The days of Moses and Joshua were gone. The period of the judges was a time of rebellions, wars, and disruptions of life and order. Unable to fend off the Philistine army, the people appealed to God for a king, just like the other nations; there never had been one before. After stumbling in the period of Saul, the monarchic principal was firmly established under David.
We see in this story common patterns occurring time and again in the course of human history. Societies, empires, civilizations tend to accomplish a lot when there is a good and firm authority providing leadership. When that authority works badly, the system tends to splinter into competing fiefdoms. The decline in authority can come from success, as when the Roman Empire grew so large it exceeded the ability of a single emperor to manage it, and split into eastern and western governance regions. Sometimes a general failure of authority results in splintering, as when the western Roman Empire succumbed to the various attacks by migrating tribes.
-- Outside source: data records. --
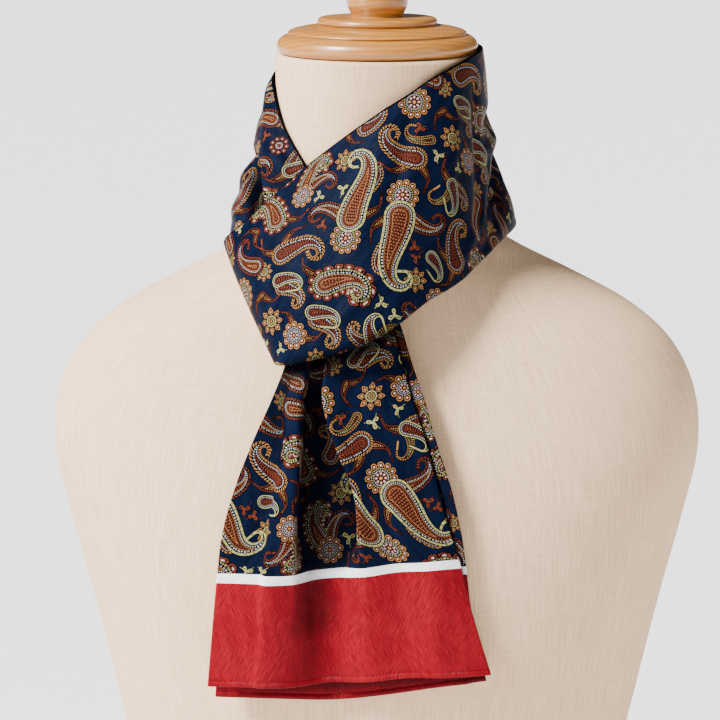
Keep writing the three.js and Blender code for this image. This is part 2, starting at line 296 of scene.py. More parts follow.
def relaxed(chart, grid, rounds=150):
    """Pull flat neighbours, for some rounds, towards being as far apart as they are on the grid."""
    links = [((slice(None, -1), slice(None)), (slice(1, None), slice(None)))]
    links += [((slice(None), slice(None, -1)), (slice(None), slice(1, None)))]
    links += [((slice(None, -1), slice(None, -1)), (slice(1, None), slice(1, None)))]
    links += [((slice(None, -1), slice(1, None)), (slice(1, None), slice(None, -1)))]
    lengths = [np.linalg.norm(grid[b] - grid[a], axis=-1) for a, b in links]
    for _ in range(rounds):
        pull = np.zeros_like(chart)
        for (a, b), length in zip(links, lengths):
            gap = chart[b] - chart[a]
            size = np.linalg.norm(gap, axis=-1)
            shift = gap * ((size - length) / np.maximum(size, 1e-6))[..., None] / 12
            pull[a] += shift
            pull[b] -= shift
        chart = chart + pull * 1.5
    return chart


# ---- the paisley print: its motifs

# Each kind is a round flower, or a drop on a bent spine: a round head of this radius, the spine's
# length, how far it bows and then curls in degrees, and the half width of its tail. Then come the
# bands from the edge inwards, in millimetres: rim, dots and the rest is core. A tooth is the rim's
# pattern: 0 none, 1 strokes, 2 dots, 3 slanted strokes. The notch is how far the edge's teeth stand
# out, at a pitch. Petals are a row of lobes outside the edge. Colours are places in PALETTE.
KIND = ("length head bow curl tail flower rim tooth notch pitch dots petals petal_pitch"
        " rim_colour dots_colour core_colour seed_colour petal_colour")
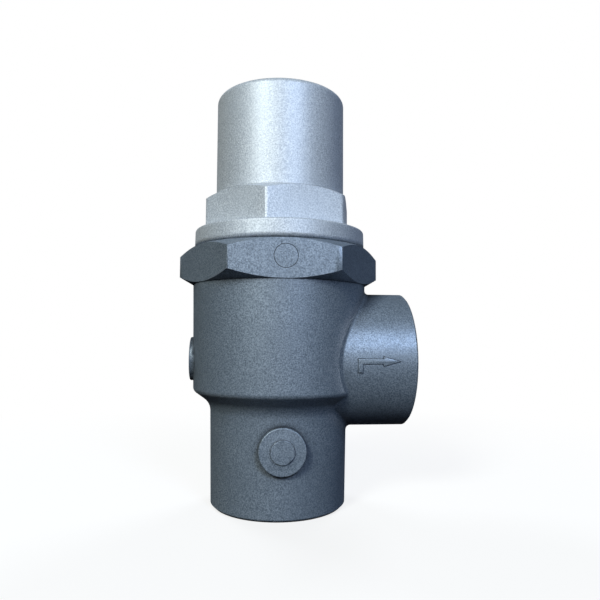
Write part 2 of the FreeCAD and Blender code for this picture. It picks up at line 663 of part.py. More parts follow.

Whatever the cause, we in the church are living today in one of those eras when there is no king in the land.
Several weeks ago I was in the audience at a discussion of the concept of “emergent” churches. Five different folks from several Christian traditions tried to define what it means to be emergent. Though none of the participants could well explain what it means, they had one clear unifying attitude, general hostility to the notion of authority. These young participants reflected the “maturing” of the rebellions of the 1960s, where young people — my generation — challenged all authority. That suspicion of authority appears to be embedded in society.
We Presbyterians do not tolerate kings very well, by whatever name. We organize ourselves into congregations and leader groups (councils, governing bodies), giving specific authorities only to certain groups. We have abjured the notion of executive authority in favor of these constituted bodies, assigning each specific responsibilities and powers. Yet we also have said this does not mean everyone can do what is right in each one’s eyes. Historically we have insisted on certain standards of belief, practice, and behavior, monitored and enforced by these governing bodies.
In these days, however, many in the PC(USA) feel free to do what is right in their own eyes. Loud is the lament that many are abandoning Presbyterian polity in favor of congregationalism, not a surprise in a social milieu where the most rapidly growing churches are independent, doing what is right in their own eyes.
Few will deny that the PC(USA) is experiencing significant fragmentation. Aversion and distrust of presbyteries and the General Assembly are widespread. Ordained officers, congregations, and governing bodies flout this or that provision of the Constitution, justifying their disobedience by some special argument or interpretation. There is no king in the land.
The report of the General Assembly’s Special Committee on Issues of Civil Union and Christian Marriage is emblematic of the fragmentation, even balkanization, of the Church. The Committee has found that there is insufficient common understanding and belief for it to declare any kind of certainty on the issues it was charged to investigate. The Committee declared that there just is not enough unity in this small committee to decide the matter.
There is no king in the land, and everyone does what is right in his or her own eyes.
It isn’t that the Special Committee has failed, however. It just has not understood its accomplishment.
In the face of the lack of unity among its members, the Committee adapted and adopted a covenant from the one created by the Task Force on Peace, Unity, and Purity in 2001. By so doing, the Committee members pledged themselves to a set of principles regarding how they will relate to each other. What they have done is make a covenant, a commitment of loyalty that constitutes a unifying principle.
This is not a new thing. The people of Israel stood at the foot of Sinai and covenanted with God and each other to obey the Law, a covenant reiterated many times in Scripture. Like the people of Israel, the unifying principle in the Presbyterian Church (U.S.A.) is not that we agree on all social policies or theological principles. What holds us together is our commitment to covenant.
Our Constitution is the social compact to which we as Presbyterians have pledged commitment, before God and all these witnesses. This Constitution, with its theologies and polities and courts and principles of worship, is what unifies us. It is a human covenant — certainly an imperfect one — an obligation entered into voluntarily in which we agree that we will accept certain premises, worship in recognizable forms, discipline ourselves with certain procedures, and govern ourselves in a certain way, so help us God. When the promise to abide by this covenant breaks down, no unity is possible. It becomes a time like the period of the judges when everyone does what is right in each one’s eyes.
For the purpose of unity, the exact form of a covenant is not as important as the covenant itself. Whether it be a covenant made by the Special Committee, found in the current Form of Government, or proposed in a new Form of Government, there will be no unity unless we, the members of the PC(USA), are willing to commit to such a covenant, and honorably to keep our commitment. For since we will not tolerate a king in any form, we have no enforcement except our mutual pledge to a set of principles about how we will live, worship, and serve together.
Unless there be a commitment to this principle, everyone will continue to do what they think is right, and the unity so many of us desperately seek will remain elusive.
EDWARD KOSTER is stated clerk, Detroit (Mich.) Presbytery.